All of which is good news, according to Phoenix officials. The medical issues that forced the 7' 1" O'Neal to miss 16 games this season were not, they say, precipitated by structural abnormalities, widespread tendinitis or lingering ramifications from surgeries to his right big toe (a bone spur removed in 2002) and left knee (a scope in 2006). Rather, the tight and weak muscles have prevented him from moving freely. "We can get those areas firing," says Nelson. "It's happened with other players, and we've usually gotten them back."

The Suns were so pleased with what they saw in their initial exam last Thursday -- Thomas Carter, the team orthopedist, said that O'Neal, who turns 36 on March 6, weighed 321 pounds and had only 11% body fat -- that on Monday they anticipated that O'Neal would be in uniform this week.
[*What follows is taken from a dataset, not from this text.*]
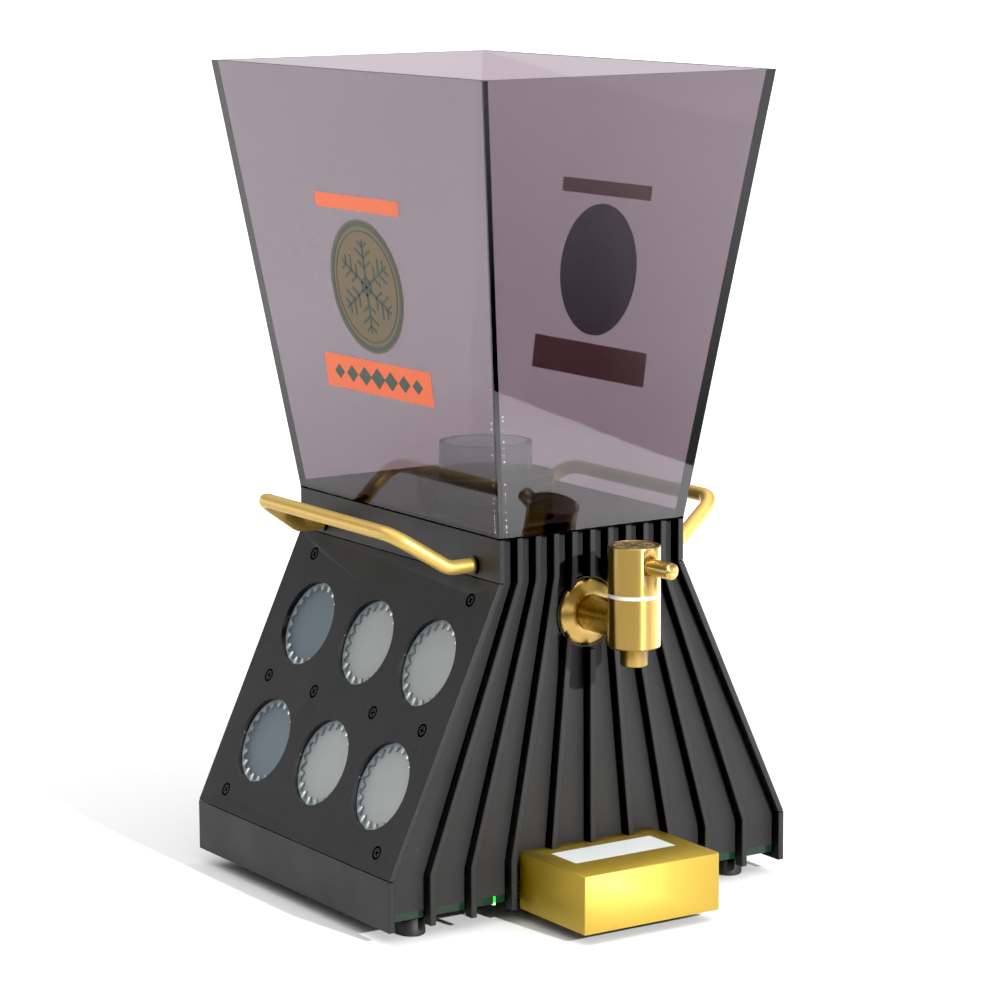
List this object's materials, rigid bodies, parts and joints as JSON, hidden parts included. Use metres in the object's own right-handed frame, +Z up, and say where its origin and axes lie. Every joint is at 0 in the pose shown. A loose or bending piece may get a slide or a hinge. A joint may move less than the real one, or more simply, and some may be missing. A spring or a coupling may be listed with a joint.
{
  "type": "drinks dispenser",
  "caption": "Lit tabletop drinks dispenser: smoked open ice tank on a flared ribbed base with side lamps, gold quarter-turn tap, bar handles and a lit gold glass stand.",
  "frame": {"origin": "on the surface that the four feet stand on, below the centre of the rectangle that the whole part covers", "axes": "+Z up; the tap and the glass stand face -Y; +X to the right seen from the front, so the two lamp panels face -X and +X"},
  "size_m": [0.287, 0.3474, 0.5005],
  "materials": {
    "charcoal_panel": "satin",
    "green_black_acrylic": "gloss",
    "smoked_acrylic": "gloss, transparent",
    "black_rubber": "matte",
    "clear_hose": "satin",
    "nickel_fitting": "satin",
    "frosted_lens": "frosted",
    "black_screw": "satin",
    "tray_plastic": "matte",
    "circuit_board": "satin",
    "polished_gold": "polished",
    "satin_gold": "satin",
    "brushed_gold": "brushed",
    "white_plastic": "satin",
    "black_plastic": "satin",
    "steel_spindle": "satin",
    "white_diffuser": "satin",
    "battery_wrap": "satin",
    "green_light_guide": "gloss"
  },
  "bodies": {
    "housing": {"back_plate": "charcoal_panel", "back_ribs": "charcoal_panel", "base_plate": "green_black_acrylic", "battery_pack": "battery_wrap", "bottle_collar": "smoked_acrylic", "bottle_neck": "smoked_acrylic", "charge_inlet": "black_plastic", "control_board": "circuit_board", "feet": "black_rubber", "front_plate": "charcoal_panel", "front_rib_1": "charcoal_panel", "front_rib_2": "charcoal_panel", "front_rib_3": "charcoal_panel", "front_rib_4": "charcoal_panel", "front_rib_5": "charcoal_panel", "front_rib_6": "charcoal_panel", "front_rib_7": "charcoal_panel", "front_rib_8": "charcoal_panel", "front_rib_9": "charcoal_panel", "handle_fixings": "black_screw", "left_handle": "satin_gold", "left_lamp_panel": "charcoal_panel", "left_lamp_tray": "tray_plastic", "left_led_board": "circuit_board", "left_lenses": "frosted_lens", "left_skirt": "charcoal_panel", "left_top_band": "charcoal_panel", "outlet_fitting": "nickel_fitting", "outlet_nut": "nickel_fitting", "panel_screws": "black_screw", "pilot_lamp": "green_light_guide", "right_handle": "satin_gold", "right_lamp_panel": "charcoal_panel", "right_lamp_tray": "tray_plastic", "right_led_board": "circuit_board", "right_lenses": "frosted_lens", "right_skirt": "charcoal_panel", "right_top_band": "charcoal_panel", "stand_board": "circuit_board", "stand_cover": "tray_plastic", "stand_shell": "brushed_gold", "stand_window": "white_diffuser", "supply_hose": "clear_hose", "switch_housing": "black_plastic", "tank_back_wall": "smoked_acrylic", "tank_floor": "smoked_acrylic", "tank_front_wall": "smoked_acrylic", "tank_gasket": "black_rubber", "tank_left_wall": "smoked_acrylic", "tank_right_wall": "smoked_acrylic", "tap_backing": "black_plastic", "tap_body": "polished_gold", "tap_nut": "nickel_fitting", "tap_ring": "white_plastic", "tap_rosette": "polished_gold", "top_deck": "charcoal_panel"},
    "tap_handle": {"tap_knob": "polished_gold", "tap_lever": "polished_gold", "tap_spindle": "steel_spindle"},
    "power_rocker": {"switch_rocker": "black_plastic"}
  },
  "joints": [
    {"name": "tap_turn", "type": "hinge", "parent": "housing", "child": "tap_handle", "pos_m": [0, -0.13953, 0.2184], "axis": [0, 0, 1], "range_deg": [-5, 85]},
    {"name": "power_rock", "type": "hinge", "parent": "housing", "child": "power_rocker", "pos_m": [0.04305, 0.12617, 0.03], "axis": [1, 0, 0], "range_deg": [0, 16]}
  ]
}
The most likely scenario is that he will start against the Mavericks at US Airways Arena on Thursday.

"I have no idea about minutes," says coach Mike D'Antoni. "We're just going to wait and see how he feels."

The trade, which sent four-time All-Star forward Shawn Marion and reserve point guard Marcus Banks to Miami, has already been dissected and, from the Phoenix perspective, dissed. In an ESPN.com poll, 71% of respondents said that the Suns had been fleeced because O'Neal's days as an elite player are over. Then there's the strange merging -- with just two months left in the season -- of a get-up-and-go track team and a lumbering leviathan. But D'Antoni swears that won't be a problem and cites the 1980s Lakers to bolster his point.

"Do you think Kareem [Abdul-Jabbar] joined Magic [Johnson] and those guys on the fast break?" D'Antoni says. "But they made it work, didn't they?"

Abdul-Jabbar was 40 and 41 years old when the Lakers won back-to-back titles in 1987 and '88. He was third on the team in scoring (17.5 points per game) the first year and fourth (14.6) the second. Of course, he was also a workout fanatic who missed only 35 regular-season games over his last 11 seasons. Shaq, who was averaging 14.2 points with the Heat, missed 74 over his last three complete seasons.

So although the attention will focus on what Shaq does between the lines, what he does behind the training-room doors will determine whether the trade was a grand success or a spectacular failure. "The athlete, in this case Shaq, is motivated by how much better he feels and how much closer he is to being a hundred percent," says Nelson of the rehab regimen. "But that doesn't mean it isn't painful and exhausting. It's lots of hard work." Shaq's heart, and his butt, will be on trial.